Искусство так долго шло к пленэрной живописи в стиле импрессионизма — и одним махом перечеркнуло это достижение, заявляя о тупике направления. Отчасти это заявление является горькой правдой. Многие считают именно реализм древом, от которого идут в виде ветвей тупиковые ответвления. Мне иногда кажется, что по мере внутреннего роста художник постепенно поднимается по ступеням до абстрактных понятий, то есть стиль на данном этапе определяет его уровень взросления.
— Импрессионизм Клода Моне чем-то отличается от современного импрессионизма?
— Отличается тем, что Моне более современен. Люди это чувствуют и тянутся к нему, чтобы подышать чем-то современным! Абсурд! От картин Моне, написанных 120 лет назад возникает ощущение современности более реально, чем современных картин. Это опрокидывает понятие о трёх временах — прошлом, настоящем и будущем! Современное мы понимаем как что-то очень новенькое в настоящем миге, или как связку настоящего времени с будущим. Это говорит в пользу духовности искусства, и понятие современности приближается к понятию духовному.

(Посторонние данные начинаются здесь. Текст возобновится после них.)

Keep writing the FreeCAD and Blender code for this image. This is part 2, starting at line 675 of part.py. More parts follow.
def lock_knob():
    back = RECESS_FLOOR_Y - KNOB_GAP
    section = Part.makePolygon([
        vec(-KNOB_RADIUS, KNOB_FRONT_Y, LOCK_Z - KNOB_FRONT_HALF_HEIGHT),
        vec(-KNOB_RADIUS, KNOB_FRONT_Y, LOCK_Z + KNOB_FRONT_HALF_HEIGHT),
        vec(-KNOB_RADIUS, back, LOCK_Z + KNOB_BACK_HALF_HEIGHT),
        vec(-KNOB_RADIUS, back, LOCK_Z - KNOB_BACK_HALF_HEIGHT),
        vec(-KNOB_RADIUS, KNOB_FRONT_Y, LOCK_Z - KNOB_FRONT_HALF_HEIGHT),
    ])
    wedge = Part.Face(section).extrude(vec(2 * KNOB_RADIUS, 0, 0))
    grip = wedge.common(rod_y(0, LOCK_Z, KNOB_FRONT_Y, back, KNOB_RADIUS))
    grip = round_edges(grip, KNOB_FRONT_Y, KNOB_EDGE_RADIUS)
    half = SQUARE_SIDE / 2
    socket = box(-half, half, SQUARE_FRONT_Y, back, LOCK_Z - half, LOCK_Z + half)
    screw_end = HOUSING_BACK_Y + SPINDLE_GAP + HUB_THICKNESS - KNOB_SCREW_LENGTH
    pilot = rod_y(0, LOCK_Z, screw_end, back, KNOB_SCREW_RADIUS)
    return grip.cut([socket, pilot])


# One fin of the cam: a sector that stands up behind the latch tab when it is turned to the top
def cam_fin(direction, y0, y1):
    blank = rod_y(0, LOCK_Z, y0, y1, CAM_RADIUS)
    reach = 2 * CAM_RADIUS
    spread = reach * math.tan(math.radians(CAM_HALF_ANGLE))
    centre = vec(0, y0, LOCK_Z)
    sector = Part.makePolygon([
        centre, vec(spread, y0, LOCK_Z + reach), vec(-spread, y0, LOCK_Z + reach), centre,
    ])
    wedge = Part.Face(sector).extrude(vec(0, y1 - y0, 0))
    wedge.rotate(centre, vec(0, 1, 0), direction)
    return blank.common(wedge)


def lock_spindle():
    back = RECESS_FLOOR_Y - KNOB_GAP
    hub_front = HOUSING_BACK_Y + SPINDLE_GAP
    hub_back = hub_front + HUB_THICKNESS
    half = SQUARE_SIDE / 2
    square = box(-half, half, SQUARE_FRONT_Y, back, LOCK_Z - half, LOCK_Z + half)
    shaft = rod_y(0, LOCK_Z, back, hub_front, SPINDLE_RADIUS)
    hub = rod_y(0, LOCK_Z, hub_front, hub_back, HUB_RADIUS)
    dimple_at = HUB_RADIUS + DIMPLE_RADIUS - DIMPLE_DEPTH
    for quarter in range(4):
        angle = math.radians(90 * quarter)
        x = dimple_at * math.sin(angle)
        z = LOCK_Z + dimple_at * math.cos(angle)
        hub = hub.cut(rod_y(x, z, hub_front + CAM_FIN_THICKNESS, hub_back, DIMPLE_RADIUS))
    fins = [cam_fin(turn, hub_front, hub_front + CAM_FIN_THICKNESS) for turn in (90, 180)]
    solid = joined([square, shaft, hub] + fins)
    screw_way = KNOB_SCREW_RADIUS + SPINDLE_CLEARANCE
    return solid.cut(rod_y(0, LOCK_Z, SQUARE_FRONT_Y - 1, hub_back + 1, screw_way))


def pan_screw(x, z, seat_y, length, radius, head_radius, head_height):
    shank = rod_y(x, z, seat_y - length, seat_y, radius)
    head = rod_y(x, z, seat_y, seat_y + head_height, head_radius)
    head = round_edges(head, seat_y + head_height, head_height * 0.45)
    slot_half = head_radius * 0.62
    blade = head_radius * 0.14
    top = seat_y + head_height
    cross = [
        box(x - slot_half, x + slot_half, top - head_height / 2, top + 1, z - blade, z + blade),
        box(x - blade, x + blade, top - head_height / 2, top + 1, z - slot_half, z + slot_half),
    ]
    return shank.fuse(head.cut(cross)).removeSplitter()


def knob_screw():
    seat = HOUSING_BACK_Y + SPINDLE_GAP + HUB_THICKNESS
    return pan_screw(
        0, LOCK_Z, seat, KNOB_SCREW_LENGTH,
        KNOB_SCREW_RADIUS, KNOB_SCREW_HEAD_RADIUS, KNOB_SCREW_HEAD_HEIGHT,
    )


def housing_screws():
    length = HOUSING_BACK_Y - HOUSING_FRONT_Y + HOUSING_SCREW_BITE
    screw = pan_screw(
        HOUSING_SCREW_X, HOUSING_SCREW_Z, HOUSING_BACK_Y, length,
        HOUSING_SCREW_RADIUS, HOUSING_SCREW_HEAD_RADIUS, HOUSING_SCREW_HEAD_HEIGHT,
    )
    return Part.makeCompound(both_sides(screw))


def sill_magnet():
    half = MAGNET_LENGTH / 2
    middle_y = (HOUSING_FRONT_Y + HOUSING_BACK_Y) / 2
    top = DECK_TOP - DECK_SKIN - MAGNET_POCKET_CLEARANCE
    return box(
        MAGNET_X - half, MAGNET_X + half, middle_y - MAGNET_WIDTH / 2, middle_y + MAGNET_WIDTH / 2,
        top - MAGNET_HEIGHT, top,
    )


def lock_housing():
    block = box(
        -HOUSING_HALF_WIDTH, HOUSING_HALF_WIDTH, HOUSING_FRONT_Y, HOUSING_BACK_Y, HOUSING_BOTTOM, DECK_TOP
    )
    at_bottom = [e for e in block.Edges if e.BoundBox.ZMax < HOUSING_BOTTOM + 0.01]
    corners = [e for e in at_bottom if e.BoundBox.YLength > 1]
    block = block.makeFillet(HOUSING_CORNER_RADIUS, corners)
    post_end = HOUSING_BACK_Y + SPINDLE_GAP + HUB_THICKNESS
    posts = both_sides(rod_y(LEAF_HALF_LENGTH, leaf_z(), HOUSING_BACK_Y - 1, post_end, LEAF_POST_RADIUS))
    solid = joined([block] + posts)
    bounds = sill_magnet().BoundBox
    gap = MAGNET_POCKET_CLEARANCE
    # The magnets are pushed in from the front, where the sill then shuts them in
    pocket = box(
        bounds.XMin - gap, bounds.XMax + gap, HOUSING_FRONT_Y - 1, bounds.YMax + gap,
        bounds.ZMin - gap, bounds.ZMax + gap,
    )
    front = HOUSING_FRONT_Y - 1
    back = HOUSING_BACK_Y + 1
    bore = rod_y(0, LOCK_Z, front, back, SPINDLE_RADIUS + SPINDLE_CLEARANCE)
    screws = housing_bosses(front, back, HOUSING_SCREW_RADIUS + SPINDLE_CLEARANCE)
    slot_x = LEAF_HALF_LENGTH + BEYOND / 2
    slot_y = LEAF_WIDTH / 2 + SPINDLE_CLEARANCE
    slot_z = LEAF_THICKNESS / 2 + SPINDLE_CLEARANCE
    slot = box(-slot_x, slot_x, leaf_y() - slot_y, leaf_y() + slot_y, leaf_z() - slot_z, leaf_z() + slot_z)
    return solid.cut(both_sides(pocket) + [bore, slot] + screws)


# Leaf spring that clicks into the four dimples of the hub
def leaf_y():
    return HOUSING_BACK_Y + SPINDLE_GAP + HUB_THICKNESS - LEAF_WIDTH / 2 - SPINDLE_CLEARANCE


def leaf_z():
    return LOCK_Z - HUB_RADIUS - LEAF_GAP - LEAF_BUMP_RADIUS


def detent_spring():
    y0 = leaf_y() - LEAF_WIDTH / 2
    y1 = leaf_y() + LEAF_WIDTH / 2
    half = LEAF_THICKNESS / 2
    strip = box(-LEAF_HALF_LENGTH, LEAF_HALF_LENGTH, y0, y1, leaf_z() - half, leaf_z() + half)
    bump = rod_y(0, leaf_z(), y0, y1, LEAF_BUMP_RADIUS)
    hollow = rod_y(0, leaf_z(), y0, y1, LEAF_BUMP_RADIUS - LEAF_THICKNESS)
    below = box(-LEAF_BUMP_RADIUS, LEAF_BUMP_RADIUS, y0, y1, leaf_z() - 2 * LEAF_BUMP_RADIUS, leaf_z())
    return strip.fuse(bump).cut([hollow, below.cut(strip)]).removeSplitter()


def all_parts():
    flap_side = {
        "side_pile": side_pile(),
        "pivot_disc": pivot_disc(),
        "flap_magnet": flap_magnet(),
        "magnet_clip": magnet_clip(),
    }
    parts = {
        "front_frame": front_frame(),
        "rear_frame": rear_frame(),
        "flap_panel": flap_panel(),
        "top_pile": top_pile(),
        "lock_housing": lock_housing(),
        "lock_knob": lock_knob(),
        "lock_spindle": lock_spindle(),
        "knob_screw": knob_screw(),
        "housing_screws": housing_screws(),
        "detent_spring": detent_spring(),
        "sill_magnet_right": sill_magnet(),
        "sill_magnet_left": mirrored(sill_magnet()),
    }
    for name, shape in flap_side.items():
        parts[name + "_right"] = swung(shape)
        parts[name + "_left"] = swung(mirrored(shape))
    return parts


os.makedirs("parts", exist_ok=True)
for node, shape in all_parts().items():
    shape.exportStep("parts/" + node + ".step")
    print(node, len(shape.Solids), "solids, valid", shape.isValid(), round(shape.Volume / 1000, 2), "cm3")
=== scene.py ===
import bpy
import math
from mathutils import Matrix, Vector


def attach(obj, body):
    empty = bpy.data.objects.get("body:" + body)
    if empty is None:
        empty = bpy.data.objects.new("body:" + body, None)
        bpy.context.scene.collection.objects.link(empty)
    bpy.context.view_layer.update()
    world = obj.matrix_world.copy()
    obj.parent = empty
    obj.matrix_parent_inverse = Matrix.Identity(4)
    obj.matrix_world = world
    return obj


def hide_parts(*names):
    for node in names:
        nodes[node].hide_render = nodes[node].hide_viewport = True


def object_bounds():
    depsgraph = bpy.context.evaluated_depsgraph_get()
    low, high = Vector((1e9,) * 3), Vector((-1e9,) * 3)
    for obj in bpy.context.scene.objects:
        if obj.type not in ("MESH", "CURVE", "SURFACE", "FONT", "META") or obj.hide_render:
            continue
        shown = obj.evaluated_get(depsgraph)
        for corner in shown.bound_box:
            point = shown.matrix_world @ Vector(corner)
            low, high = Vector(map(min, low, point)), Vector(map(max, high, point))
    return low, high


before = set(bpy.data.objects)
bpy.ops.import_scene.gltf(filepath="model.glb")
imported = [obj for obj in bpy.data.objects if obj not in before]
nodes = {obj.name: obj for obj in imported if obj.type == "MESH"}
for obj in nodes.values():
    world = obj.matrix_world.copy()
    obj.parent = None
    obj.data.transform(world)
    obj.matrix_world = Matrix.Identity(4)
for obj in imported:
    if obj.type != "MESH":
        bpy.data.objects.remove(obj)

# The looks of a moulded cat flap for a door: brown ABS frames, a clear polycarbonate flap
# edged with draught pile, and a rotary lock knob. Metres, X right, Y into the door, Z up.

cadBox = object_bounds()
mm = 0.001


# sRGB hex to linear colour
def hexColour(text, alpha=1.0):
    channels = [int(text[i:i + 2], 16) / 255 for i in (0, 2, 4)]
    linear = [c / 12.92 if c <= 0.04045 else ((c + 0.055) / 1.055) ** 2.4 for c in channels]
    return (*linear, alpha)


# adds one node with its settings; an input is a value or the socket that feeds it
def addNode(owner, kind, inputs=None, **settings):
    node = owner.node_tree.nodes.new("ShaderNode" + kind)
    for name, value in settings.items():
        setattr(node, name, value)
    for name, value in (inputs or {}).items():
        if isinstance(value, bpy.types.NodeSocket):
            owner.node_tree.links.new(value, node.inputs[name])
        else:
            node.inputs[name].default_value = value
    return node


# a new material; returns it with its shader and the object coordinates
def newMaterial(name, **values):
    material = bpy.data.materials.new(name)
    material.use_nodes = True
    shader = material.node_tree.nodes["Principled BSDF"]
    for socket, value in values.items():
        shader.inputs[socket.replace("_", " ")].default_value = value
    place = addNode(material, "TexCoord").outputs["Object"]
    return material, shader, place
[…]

Моне настолько обобщил и осовременил рисуемый объект, что современные художники не могут подняться до этого уровня обобщения. Посмотрите его Венецию — как будто ты это завтра увидишь её с этим влажным вечерним воздухом и разлитой поэзией грусти, переданной Моне. А пирамидальные тополя, недавно обнаруженные в чьей-то коллекции — это же будто вчера написано! И на них нет налёта пошлости нашего времени. Вот почему такая долгая жизнь у импрессионизма.
Может, мы так видим из-за физического устройства глаз… Всё мироздание видело природу в стиле импрессионизма, так видит и будет видеть, а художники так увидели природу только в конце XIX века — изумительное достижение!

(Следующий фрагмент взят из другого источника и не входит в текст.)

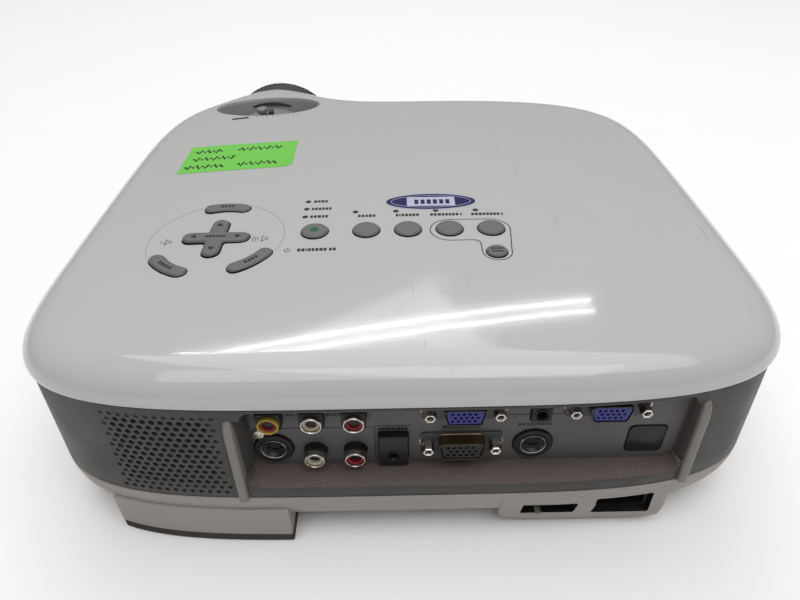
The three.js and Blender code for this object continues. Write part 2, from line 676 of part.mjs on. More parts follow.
const BOARD_Y = 125; // rear face of the upright board that carries the sockets
const PHONO_JACKS = [
  { name: 'video_in_jack', x: 48.2, z: 62.3, tint: 'yellow' },
  { name: 'audio_left_jack', x: 32.8, z: 62.3, tint: 'white' },
  { name: 'audio_right_jack', x: 17.6, z: 62.3, tint: 'red' },
  { name: 'svideo_audio_left_jack', x: 33.3, z: 42.8, tint: 'white' },
  { name: 'svideo_audio_right_jack', x: 18.1, z: 42.8, tint: 'red' },
];
const ROUND_SOCKETS = [
  { name: 'svideo_socket', x: 48.9, z: 45 },
  { name: 'pc_control_socket', x: -48.9, z: 45 },
];
const WIDE_SOCKETS = [
  { name: 'computer_1_socket', x: -21.9, z: 65.6, tint: 'socketBlue' },
  { name: 'computer_2_socket', x: -73.9, z: 65.9, tint: 'socketBlue' },
  { name: 'monitor_out_socket', x: -21.8, z: 46.4, tint: 'steel' },
];
const AUDIO_OUT = { x: 3.7, z: 44.6, width: 11, height: 16, hole: 41.6 };
const MINI_JACK = { x: -50.4, z: 61.6, width: 7.4, height: 7.4, hole: 61.6 };
const REAR_SENSOR = { x: -91.5, z: 46.2, width: 14, height: 14.4 };
const PHONO_RADIUS = 4.15;
const DIN_RADIUS = 7.4;
const SCREW_PITCH = 25;

function phonoJack() {
  const barrel = bar('y', PHONO_RADIUS, RECESS.plateY - 4, TIP_Y, [0, 0], 20);
  const seat = block([-5.4, BOARD_Y + GAP, -5.4], [5.4, RECESS.plateY - PLATE - GAP, 5.4]);
  const wellRoom = bar('y', PHONO_RADIUS - 0.5, TIP_Y - 3.5, TIP_Y + 1, [0, 0], 20);
  const well = cut(wellRoom, bar('y', 2.6, 100, TIP_Y + 2, [0, 0], 16));
  const pinHole = bar('y', 1.6, TIP_Y - 3.8, TIP_Y + 1, [0, 0], 10);
  return cut(join(barrel, seat), well, pinHole);
}

function roundSocket() {
  const { plateY } = RECESS;
  const body = bar('y', DIN_RADIUS, plateY - 6, plateY + 1.2, [0, 0], 28);
  const seat = block([-6.6, BOARD_Y + GAP, -6.6], [6.6, plateY - PLATE - GAP, 6.6]);
  const well = bar('y', 4.9, plateY - 2, plateY + 3, [0, 0], 24);
  const key = block([-1.3, plateY - 2.5, -2.4], [1.3, plateY + 0.6, 0.2]);
  return join(cut(join(body, seat), well), key);
}

// Outline of a 15-way shell: a flat box with its lower side drawn in.
function wideShellShape(grow) {
  const [wide, narrow, half] = [8.3 + grow, 7.2 + grow, 4.1 + grow];
  const corners = [[-narrow, -half], [narrow, -half], [wide, half], [-wide, half]];
  return new THREE.Shape(corners.map(([x, z]) => new THREE.Vector2(x, z)));
}

function wideSocket() {
  const { plateY } = RECESS;
  const flange = block([-15.3, plateY + GAP, -6], [15.3, plateY + 1.1, 6]);
  const body = block([-9.4, BOARD_Y + GAP, -5], [9.4, plateY + 1, 5]);
  const shell = wallPrism(wideShellShape(0), plateY, TIP_Y - 0.2);
  const well = wallPrism(wideShellShape(-0.6), TIP_Y - 1.2, TIP_Y + 1);
  const screws = [-1, 1].map((side) => {
    const at = [(side * SCREW_PITCH) / 2, 0];
    return cut(bar('y', 2.5, plateY + 0.5, TIP_Y, at, 6), bar('y', 1.4, TIP_Y - 2, TIP_Y + 1, at, 10));
  });
  return join(cut(join(flange, body, shell), well), ...screws);
}

function squareJack({ width, height, z, hole }, reach) {
  const { plateY } = RECESS;
  const front = block([-width / 2, BOARD_Y + GAP, -height / 2], [width / 2, plateY + reach, height / 2]);
  return cut(front, bar('y', 1.8, plateY - 3, plateY + reach + 1, [0, hole - z], 16));
}

function terminalPlate() {
  const { left, right, floorZ, plateY } = RECESS;
  const plate = block([right + GAP, plateY - PLATE, floorZ + GAP], [left - GAP, plateY, RIM_Z - 2 * GAP]);
  const lowY = plateY - 10;
  const highY = plateY + 10;
  const holes = [
    ...PHONO_JACKS.map(({ x, z }) => bar('y', PHONO_RADIUS + GAP, lowY, highY, [x, z], 20)),
    ...ROUND_SOCKETS.map(({ x, z }) => bar('y', DIN_RADIUS + GAP, lowY, highY, [x, z], 28)),
    ...WIDE_SOCKETS.map(({ x, z }) => block([x - 9.7, lowY, z - 5.3], [x + 9.7, highY, z + 5.3])),
    ...[AUDIO_OUT, MINI_JACK, REAR_SENSOR].map(({ x, z, width, height }) => {
      const [halfWidth, halfHeight] = [width / 2 + GAP, height / 2 + GAP];
      return block([x - halfWidth, lowY, z - halfHeight], [x + halfWidth, highY, z + halfHeight]);
    }),
  ];
  return cut(plate, ...holes);
}

part('terminal_plate', terminalPlate(), MATERIALS.plateGrey);
PHONO_JACKS.forEach(({ name, x, z, tint }) => part(name, phonoJack(), MATERIALS[tint], [x, 0, z]));
ROUND_SOCKETS.forEach(({ name, x, z }) => part(name, roundSocket(), MATERIALS.black, [x, 0, z]));
WIDE_SOCKETS.forEach(({ name, x, z, tint }) => part(name, wideSocket(), MATERIALS[tint], [x, 0, z]));
part('audio_out_jack', squareJack(AUDIO_OUT, 3), MATERIALS.black, [AUDIO_OUT.x, 0, AUDIO_OUT.z]);
part('computer_audio_jack', squareJack(MINI_JACK, 1.6), MATERIALS.black, [MINI_JACK.x, 0, MINI_JACK.z]);
const sensorOutline = roundedRect(REAR_SENSOR.x, REAR_SENSOR.z, REAR_SENSOR.width, REAR_SENSOR.height, 2.5);
const sensorWindow = wallPrism(sensorOutline, RECESS.plateY - 3, RECESS.plateY + 0.6, 4);
part('rear_sensor_window', sensorWindow, MATERIALS.smoked);
const socketBoard = block([RECESS.right + 3, BOARD_Y - 1.6, 34], [RECESS.left - 2, BOARD_Y, 74]);
part('terminal_board', socketBoard, MATERIALS.board);

// ---------------------------------------------------------------- mains switch and inlet

// The body of a panel part that is let into the inlet block, with a well open to the rear.
function welledBox(place, sideWall, topWall) {
  const { width, height, rearY, bodyDepth, wellDepth } = place;
  const [halfWidth, halfHeight] = [width / 2 - GAP, height / 2 - GAP];
  const body = centredBlock(place, halfWidth, halfHeight, rearY - bodyDepth, rearY);
  const well = centredBlock(place, halfWidth - sideWall, halfHeight - topWall, rearY - wellDepth, rearY + 1);
  return cut(body, well);
}

// Seen from above: two faces that meet at a low ridge, tipped towards the end marked off.
const ROCKER = { pivotY: 142, tilt: 0.12 };
function rocker() {
  const half = SWITCH.width / 2 - 2.2;
  const halfHeight = SWITCH.height / 2 - 1.6;
  const outline = new THREE.Shape();
  outline.moveTo(-half, -0.6);
  outline.lineTo(half, -0.6);
  outline.lineTo(half, 2.2);
  outline.lineTo(0, 3.4);
  outline.lineTo(-half, 2.2);
  const paddle = new THREE.ExtrudeGeometry(outline, { depth: 2 * halfHeight, bevelEnabled: false });
  paddle.rotateZ(-ROCKER.tilt).translate(SWITCH.x, ROCKER.pivotY, SWITCH.z - halfHeight);
  return solid(paddle);
}

function acInlet() {
  const { x, z, rearY, wellDepth } = INLET;
  const pins = [-7, 0, 7].map((offset) => {
    const pinZ = z + (offset === 0 ? 1.4 : -1.4);
    return block([x + offset - 1, rearY - wellDepth - 1, pinZ - 2], [x + offset + 1, rearY - 6.5, pinZ + 2]);
  });
  return join(welledBox(INLET, 1.4, 1.2), ...pins);
}

part('power_switch_body', welledBox(SWITCH, 0.8, 0.8), MATERIALS.black);
part('power_switch_rocker', rocker(), MATERIALS.black);
part('ac_inlet', acInlet(), MATERIALS.black);

// ---------------------------------------------------------------- what is inside

function opticalEngine() {
  const body = block([46, -59, 18], [119, -8, 76]);
  const arm = block([70, -9, 22], [119, 16, 72]);
  const bore = bar('y', 18, -70, -30, [LENS.x, LENS.z], 32);
  return cut(join(body, arm), bore);
}

function lampHousing() {
  const box = block([60, 20, 12], [124, 100, 74]);
  const room = block([63, 10, 15], [121, 96, 71]);
  return cut(box, room);
}

function lampReflector() {
  const bowl = [0, 0.25, 0.5, 0.75, 1].map((step) => [8 + 18 * step, 74 - 30 * step * step]);
  const inside = [1, 0.75, 0.5, 0.25, 0].map((step) => [6 + 18.4 * step, 72.5 - 28.5 * step * step]);
  const neck = [[0, 86], [8, 86]];
  return turned([...neck, ...bowl, ...inside, [0, 72.5]], 92, 43, 18);
}

function fanFrame() {
  const { x, y, z, size, depth, holeRadius } = FAN;
  const half = size / 2;
  const frame = block([x - half, y, z - half], [x + half, y + depth, z + half]);
  const hole = bar('y', holeRadius, y - 1, y + depth + 1, [x, z], 36);
  const spokes = [0, 1].map((turn) => {
    const [wide, tall] = turn ? [2, half - 1] : [half - 1, 2];
    return block([x - wide, y, z - tall], [x + wide, y + 2, z + tall]);
  });
  return join(cut(frame, hole), ...spokes);
}

function fanRotor() {
  const { x, y, z, depth, bladeRadius } = FAN;
  const hub = bar('y', 10, y + 3, y + depth - 1, [x, z], 24);
  const blades = [0, 1, 2, 3, 4, 5, 6].map((index) => {
    const blade = new THREE.BoxGeometry(bladeRadius - 8, 1.2, 11);
    blade.rotateX(0.7).translate((bladeRadius + 8) / 2, 0, 0).rotateY((index / 7) * 2 * Math.PI);
    return solid(blade.translate(x, y + 8.5, z));
  });
  return join(hub, ...blades);
}

function mainBoard() {
  const board = block([-114, -70, 46], [26, 96, 47.6]);
  const chips = [
    [-90, -20, 28, 28],
    [-40, 10, 20, 20],
    [-96, 40, 16, 24],
    [-20, -40, 14, 14],
    [-60, 66, 30, 10],
  ];
  const packages = chips.map(([x, y, width, length]) => block([x, y, 47], [x + width, y + length, 50]));
  return join(board, ...packages);
}

function powerSupply() {
  const board = block([-124, -50, 14], [-36, 92, 15.6]);
  const cans = [[-100, -20], [-100, 4], [-78, 30]].map((at) => bar('z', 9, 15, 40, at, 20));
  const transformer = block([-70, -10, 15], [-42, 22, 40]);
  const sink = block([-118, 50, 15], [-60, 56, 42]);
  return join(board, ...cans, transformer, sink);
}

function speaker() {
  const cone = bar('x', 17, -134, -126, [62, 56], 32);
  const magnet = bar('x', 10, -127, -118, [62, 56], 24);
  return join(cone, magnet);
}

part('optical_engine', opticalEngine(), MATERIALS.casting);
part('lamp_housing', lampHousing(), MATERIALS.darkGrey);
part('lamp_reflector', lampReflector(), MATERIALS.steel);
part('exhaust_fan_frame', fanFrame(), MATERIALS.black);
part('exhaust_fan_rotor', fanRotor(), MATERIALS.black);
part('main_board', mainBoard(), MATERIALS.board);
part('power_supply', powerSupply(), MATERIALS.board);
part('speaker', speaker(), MATERIALS.black);

export default projector;
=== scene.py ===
"""Looks of a portable home projector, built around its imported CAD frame.

Lengths are millimetres on the bench, and metres once a piece is delivered.
The lens faces -Y, the sockets face +Y, and the object stands on z = 0.
"""

import logging
import math
from dataclasses import dataclass
from enum import Enum
from functools import lru_cache
from typing import Callable, Iterable, Sequence

import bmesh
import bpy
from mathutils import Matrix, Vector


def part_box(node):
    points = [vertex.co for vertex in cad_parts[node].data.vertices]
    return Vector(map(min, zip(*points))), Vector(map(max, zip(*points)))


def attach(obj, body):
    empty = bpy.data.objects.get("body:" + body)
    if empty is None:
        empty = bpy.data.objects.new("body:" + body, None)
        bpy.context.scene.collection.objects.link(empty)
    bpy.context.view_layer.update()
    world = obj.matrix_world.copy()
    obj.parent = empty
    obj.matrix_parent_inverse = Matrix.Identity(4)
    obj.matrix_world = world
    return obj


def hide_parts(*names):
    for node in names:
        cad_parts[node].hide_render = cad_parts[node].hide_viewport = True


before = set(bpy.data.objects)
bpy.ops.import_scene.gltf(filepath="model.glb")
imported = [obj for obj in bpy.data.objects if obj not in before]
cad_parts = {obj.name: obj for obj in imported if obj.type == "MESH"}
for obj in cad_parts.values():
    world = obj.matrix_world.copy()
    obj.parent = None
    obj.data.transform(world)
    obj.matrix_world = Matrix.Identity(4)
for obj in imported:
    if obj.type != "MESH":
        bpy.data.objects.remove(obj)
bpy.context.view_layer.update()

LOG = logging.getLogger("projector")
MM = 0.001

Point = tuple[float, float]
Rgb = tuple[float, float, float]
Ring = list[Vector]
Thing = bpy.types.Object
Tree = bpy.types.NodeTree
Node = bpy.types.Node
Socket = bpy.types.NodeSocket
Span = tuple[float, float, float, float]
Height = Callable[[float, float], float]


class Axis(Enum):
    """The direction that a bar, prism or turned piece runs in."""

    X = "x"
    Y = "y"
    Z = "z"

    def place(self, across: Point, level: float) -> Vector:
        """Turns a flat point and a level along this axis into a point in space."""
        a, b = across
        if self is Axis.X:
            return Vector((level, a, b))
        if self is Axis.Y:
            return Vector((a, level, b))
        return Vector((a, b, level))


class Carve(Enum):
    """What one solid does to another."""

    CUT = "DIFFERENCE"
    JOIN = "UNION"
    KEEP = "INTERSECT"


# ------------------------------------------------------------------ finishes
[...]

Кто из художников вам наиболее близок сегодня?
— Наверное, те, кто более человечен и чьи работы не разрушают законы мироздания. Ищу искренность, потерявшуюся при штурме стен академизма, особенно, у детей и бабушек, впервые взявших кисточку.
— Бато, вы расписывали Храм Христа Спасителя в 2000 г. в творческой группе под руководством Е. Н. Максимова, затем, в 2004 году, сами руководили работами в храме Казанской иконы Божией Матери Казанского вокзала. Что вас как художника привлекало в этой работе?
— Роспись стен даёт возможность по-другому мыслить, более глобально оперировать пятнами, выходить на огромные фигуры и сюжеты. Это и привлекает. Быть счастливым в своей профессии! Вообще, работа в храме — это космос.
Бывает, правильные слова пронзают тебя, и ты меняешь отношение к миру. Работа в храме меняет человека тогда, когда он работает во Славу Божию. Такие случаи бывали, и ощущение удивительное возникает: начинаешь слышать себя, и мысли о мире исчезают. На святой горе Афон каждой травинке радуешься. Иногда думаешь: как так случилось, что тебя окружают такие потрясающие друзья, знакомые… Может, чудо не в том, что мы меняемся, а в том, в каком чудесном мире мы живём, и что это осознание постепенно вытесняет всё лишнее.